Repeat only the lines running from the beginning of the material through the line that contains "on a table.".

— START —

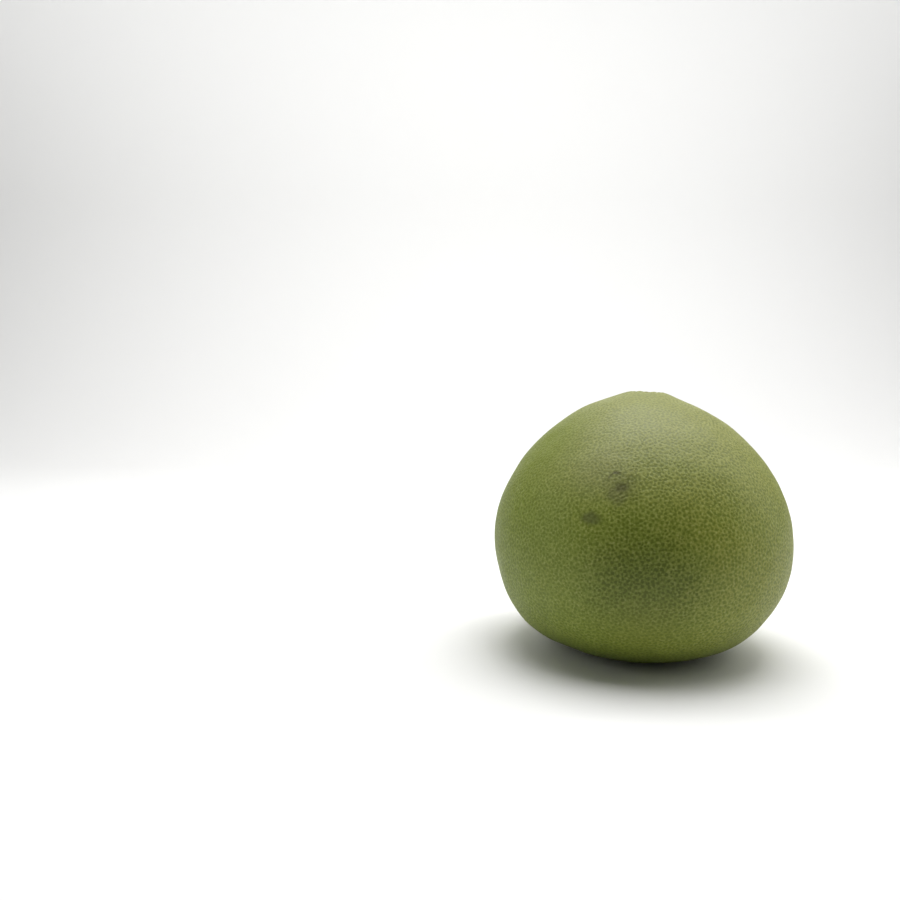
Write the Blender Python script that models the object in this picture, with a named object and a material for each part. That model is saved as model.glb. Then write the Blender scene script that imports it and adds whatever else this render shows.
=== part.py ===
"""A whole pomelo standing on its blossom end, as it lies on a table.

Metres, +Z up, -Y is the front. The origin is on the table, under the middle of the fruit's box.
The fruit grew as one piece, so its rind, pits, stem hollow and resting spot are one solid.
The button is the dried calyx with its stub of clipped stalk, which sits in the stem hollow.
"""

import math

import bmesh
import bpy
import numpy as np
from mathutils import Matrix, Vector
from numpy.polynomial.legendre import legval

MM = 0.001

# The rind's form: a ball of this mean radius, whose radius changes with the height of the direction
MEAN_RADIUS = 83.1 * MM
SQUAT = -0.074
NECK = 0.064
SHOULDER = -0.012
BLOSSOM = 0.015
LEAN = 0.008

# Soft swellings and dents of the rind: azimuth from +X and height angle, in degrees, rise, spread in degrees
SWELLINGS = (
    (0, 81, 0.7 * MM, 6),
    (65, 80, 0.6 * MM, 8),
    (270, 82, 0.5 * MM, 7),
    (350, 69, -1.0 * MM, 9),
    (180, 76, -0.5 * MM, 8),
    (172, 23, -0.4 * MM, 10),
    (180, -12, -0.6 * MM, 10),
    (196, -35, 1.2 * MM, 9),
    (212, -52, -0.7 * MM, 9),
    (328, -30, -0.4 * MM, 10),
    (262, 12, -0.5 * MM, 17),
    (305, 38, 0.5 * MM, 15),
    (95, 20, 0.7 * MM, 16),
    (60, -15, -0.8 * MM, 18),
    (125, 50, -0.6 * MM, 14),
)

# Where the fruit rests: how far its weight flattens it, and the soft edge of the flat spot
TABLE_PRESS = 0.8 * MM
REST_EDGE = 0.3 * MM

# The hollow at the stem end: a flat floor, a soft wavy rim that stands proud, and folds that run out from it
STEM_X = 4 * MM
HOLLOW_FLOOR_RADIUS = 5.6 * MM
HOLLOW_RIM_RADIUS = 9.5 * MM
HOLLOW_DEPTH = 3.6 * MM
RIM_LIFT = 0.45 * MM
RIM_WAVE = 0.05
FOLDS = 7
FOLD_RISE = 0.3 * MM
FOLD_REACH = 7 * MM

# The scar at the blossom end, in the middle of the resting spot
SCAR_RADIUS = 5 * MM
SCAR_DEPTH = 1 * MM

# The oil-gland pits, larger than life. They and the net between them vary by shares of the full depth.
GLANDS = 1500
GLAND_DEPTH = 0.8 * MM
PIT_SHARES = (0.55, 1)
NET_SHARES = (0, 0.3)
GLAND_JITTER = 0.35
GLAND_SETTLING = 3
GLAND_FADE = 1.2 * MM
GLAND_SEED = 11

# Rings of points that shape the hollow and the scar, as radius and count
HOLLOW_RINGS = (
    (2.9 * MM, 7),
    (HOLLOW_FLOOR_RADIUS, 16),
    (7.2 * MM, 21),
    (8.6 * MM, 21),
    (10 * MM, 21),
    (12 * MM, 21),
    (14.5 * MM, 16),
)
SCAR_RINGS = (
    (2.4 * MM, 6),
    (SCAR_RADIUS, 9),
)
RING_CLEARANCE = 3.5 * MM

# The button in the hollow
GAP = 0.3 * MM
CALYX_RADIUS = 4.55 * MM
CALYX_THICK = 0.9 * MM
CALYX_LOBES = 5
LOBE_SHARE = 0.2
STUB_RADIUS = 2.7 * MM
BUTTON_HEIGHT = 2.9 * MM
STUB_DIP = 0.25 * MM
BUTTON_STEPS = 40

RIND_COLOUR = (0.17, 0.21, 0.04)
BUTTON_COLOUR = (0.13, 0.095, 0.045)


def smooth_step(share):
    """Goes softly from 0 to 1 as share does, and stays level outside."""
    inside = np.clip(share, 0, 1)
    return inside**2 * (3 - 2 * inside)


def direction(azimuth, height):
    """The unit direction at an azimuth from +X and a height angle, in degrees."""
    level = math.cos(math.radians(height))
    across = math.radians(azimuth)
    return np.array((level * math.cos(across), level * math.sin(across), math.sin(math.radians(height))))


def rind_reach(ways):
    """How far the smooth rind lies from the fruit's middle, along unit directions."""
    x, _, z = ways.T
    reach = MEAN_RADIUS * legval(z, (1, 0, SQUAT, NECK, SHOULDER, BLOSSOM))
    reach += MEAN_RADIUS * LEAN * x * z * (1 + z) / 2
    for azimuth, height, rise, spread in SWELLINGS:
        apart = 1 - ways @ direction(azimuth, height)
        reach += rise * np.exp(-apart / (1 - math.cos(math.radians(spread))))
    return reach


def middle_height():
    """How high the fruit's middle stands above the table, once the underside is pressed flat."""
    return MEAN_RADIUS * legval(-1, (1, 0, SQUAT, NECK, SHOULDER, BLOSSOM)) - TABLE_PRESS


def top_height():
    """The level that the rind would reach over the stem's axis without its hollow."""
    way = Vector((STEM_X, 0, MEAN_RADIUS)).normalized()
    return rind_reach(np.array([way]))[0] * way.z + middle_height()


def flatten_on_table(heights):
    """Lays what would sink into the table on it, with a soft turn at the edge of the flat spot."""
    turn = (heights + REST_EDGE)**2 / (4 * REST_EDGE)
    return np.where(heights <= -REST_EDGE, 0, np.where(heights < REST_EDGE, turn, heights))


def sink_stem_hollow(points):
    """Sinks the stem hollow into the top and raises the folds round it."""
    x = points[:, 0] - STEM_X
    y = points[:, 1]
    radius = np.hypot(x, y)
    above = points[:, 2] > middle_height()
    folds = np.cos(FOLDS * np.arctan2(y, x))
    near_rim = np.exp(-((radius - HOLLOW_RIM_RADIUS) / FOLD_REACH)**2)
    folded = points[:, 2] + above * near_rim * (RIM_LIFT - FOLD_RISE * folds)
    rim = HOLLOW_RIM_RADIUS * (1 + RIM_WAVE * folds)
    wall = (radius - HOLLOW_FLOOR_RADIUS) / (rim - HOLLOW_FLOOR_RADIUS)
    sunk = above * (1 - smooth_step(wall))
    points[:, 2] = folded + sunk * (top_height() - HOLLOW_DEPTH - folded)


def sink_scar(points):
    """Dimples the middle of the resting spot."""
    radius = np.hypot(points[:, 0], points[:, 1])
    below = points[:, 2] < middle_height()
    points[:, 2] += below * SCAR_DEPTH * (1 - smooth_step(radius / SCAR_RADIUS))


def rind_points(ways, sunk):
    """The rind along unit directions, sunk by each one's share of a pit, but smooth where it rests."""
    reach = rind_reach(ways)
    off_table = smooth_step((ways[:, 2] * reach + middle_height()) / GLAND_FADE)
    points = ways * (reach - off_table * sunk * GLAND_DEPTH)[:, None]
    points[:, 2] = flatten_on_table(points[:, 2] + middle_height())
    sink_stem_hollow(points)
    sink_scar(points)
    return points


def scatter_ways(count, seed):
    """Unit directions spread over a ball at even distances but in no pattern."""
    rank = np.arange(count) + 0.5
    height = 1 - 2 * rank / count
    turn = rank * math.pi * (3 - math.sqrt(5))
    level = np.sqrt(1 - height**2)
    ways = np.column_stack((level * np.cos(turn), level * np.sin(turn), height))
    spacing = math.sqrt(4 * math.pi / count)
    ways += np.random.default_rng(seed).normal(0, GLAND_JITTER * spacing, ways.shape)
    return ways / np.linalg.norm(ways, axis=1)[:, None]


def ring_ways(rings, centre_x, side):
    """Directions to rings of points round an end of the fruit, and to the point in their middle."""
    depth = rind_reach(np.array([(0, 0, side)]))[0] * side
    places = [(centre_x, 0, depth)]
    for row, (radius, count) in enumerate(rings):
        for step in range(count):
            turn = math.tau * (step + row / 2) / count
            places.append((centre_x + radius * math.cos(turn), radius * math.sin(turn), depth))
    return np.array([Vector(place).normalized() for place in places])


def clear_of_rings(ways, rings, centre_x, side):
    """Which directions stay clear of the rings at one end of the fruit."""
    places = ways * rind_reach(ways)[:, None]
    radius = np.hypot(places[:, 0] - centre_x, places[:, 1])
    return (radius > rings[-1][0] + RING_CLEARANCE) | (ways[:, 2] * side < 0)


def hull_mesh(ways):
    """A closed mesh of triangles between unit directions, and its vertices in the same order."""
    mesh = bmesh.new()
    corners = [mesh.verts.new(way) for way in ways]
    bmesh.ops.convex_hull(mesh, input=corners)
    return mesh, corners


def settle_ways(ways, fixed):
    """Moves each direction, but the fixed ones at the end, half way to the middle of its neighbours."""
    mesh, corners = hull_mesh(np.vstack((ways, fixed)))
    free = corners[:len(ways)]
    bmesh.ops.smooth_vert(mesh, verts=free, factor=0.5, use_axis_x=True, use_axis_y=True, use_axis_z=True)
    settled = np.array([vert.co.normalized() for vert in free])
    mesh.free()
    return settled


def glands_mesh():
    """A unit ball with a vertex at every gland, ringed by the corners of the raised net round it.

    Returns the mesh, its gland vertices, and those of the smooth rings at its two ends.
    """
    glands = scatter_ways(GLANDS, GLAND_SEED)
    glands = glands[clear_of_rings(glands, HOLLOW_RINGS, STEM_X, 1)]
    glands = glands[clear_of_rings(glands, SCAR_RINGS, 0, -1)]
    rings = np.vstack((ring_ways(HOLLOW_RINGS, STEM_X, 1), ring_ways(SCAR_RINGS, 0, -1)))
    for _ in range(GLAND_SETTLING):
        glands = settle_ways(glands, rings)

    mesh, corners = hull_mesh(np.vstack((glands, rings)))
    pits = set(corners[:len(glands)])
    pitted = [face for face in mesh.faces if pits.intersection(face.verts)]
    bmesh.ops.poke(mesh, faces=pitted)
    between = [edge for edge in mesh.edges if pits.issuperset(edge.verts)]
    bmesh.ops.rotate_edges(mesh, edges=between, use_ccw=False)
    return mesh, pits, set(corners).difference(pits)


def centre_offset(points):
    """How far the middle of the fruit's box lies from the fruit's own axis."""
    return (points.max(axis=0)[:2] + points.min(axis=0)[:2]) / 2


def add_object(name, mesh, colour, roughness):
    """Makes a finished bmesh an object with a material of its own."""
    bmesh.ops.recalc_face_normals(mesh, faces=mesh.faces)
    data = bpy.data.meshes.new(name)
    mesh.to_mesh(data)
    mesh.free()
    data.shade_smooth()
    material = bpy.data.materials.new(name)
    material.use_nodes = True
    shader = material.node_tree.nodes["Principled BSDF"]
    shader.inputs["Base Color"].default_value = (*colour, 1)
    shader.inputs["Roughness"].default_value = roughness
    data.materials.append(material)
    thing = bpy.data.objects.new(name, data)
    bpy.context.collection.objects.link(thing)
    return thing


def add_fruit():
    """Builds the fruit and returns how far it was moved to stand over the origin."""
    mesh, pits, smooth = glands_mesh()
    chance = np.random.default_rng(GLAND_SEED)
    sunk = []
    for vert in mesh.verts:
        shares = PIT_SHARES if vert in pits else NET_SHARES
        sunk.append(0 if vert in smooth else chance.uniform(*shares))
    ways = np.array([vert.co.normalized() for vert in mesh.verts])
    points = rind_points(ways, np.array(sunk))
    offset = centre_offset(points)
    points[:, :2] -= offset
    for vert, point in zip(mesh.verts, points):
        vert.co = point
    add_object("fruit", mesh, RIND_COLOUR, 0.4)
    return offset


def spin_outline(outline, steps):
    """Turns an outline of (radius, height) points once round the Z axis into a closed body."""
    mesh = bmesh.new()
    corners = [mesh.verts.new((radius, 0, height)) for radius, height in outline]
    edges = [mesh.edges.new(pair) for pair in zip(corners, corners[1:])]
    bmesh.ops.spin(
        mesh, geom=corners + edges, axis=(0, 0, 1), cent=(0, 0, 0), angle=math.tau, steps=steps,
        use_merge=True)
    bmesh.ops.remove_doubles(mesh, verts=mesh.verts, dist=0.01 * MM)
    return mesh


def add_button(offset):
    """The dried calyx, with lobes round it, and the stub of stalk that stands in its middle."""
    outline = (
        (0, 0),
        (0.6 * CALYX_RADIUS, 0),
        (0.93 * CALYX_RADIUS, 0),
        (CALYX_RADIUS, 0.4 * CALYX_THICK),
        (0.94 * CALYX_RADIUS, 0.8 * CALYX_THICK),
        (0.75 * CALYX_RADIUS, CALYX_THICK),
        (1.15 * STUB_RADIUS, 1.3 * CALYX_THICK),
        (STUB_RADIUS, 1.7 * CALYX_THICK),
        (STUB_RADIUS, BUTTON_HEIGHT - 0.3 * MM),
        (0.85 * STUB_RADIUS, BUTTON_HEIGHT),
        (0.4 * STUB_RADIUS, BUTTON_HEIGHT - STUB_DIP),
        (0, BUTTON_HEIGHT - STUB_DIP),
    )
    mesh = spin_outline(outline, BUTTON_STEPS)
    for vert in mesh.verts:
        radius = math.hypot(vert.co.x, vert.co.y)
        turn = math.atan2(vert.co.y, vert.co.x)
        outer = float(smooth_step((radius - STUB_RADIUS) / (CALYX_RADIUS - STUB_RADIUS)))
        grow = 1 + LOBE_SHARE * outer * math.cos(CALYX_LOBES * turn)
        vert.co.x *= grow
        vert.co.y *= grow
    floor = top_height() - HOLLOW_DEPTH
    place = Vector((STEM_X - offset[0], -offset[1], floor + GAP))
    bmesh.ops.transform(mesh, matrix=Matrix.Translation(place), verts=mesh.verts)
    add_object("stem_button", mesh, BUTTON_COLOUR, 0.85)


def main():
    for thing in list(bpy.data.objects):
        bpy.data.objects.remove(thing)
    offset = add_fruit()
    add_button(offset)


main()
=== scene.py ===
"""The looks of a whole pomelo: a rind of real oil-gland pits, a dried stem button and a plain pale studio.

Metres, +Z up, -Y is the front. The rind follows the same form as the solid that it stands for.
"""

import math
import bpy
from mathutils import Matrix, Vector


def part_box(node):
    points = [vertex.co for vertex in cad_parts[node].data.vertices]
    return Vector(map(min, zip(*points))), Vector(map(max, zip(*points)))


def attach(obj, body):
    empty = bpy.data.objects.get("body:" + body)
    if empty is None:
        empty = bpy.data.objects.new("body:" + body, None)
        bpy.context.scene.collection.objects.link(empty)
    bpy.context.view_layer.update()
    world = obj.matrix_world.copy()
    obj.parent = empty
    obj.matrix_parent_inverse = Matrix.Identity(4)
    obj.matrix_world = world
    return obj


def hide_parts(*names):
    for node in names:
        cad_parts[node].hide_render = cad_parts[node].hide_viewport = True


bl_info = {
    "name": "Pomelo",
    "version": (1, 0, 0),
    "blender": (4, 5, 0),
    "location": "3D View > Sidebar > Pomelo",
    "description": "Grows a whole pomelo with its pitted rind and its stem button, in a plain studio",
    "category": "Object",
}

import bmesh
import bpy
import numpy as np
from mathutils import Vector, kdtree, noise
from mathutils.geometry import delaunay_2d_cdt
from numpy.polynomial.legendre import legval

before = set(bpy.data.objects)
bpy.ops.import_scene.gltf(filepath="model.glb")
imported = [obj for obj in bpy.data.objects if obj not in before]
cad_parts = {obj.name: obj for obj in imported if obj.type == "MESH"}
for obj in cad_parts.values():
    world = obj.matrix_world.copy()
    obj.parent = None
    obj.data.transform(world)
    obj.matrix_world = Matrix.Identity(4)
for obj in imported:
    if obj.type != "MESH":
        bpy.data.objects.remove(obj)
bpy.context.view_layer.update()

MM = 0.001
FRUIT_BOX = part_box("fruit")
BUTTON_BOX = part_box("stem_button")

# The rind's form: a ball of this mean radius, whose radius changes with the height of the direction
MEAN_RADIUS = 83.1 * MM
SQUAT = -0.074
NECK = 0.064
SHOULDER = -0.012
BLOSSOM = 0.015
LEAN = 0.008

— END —

### [CORRECT RESPONSE]
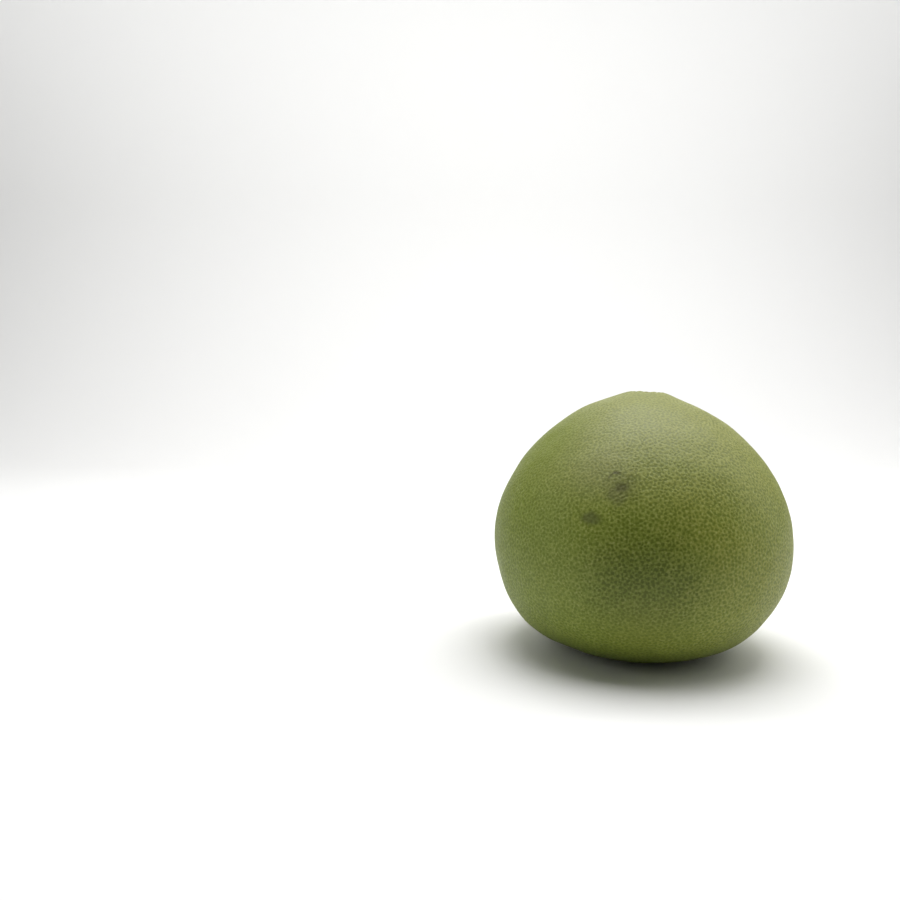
Write the Blender Python script that models the object in this picture, with a named object and a material for each part. That model is saved as model.glb. Then write the Blender scene script that imports it and adds whatever else this render shows.
=== part.py ===
"""A whole pomelo standing on its blossom end, as it lies on a table.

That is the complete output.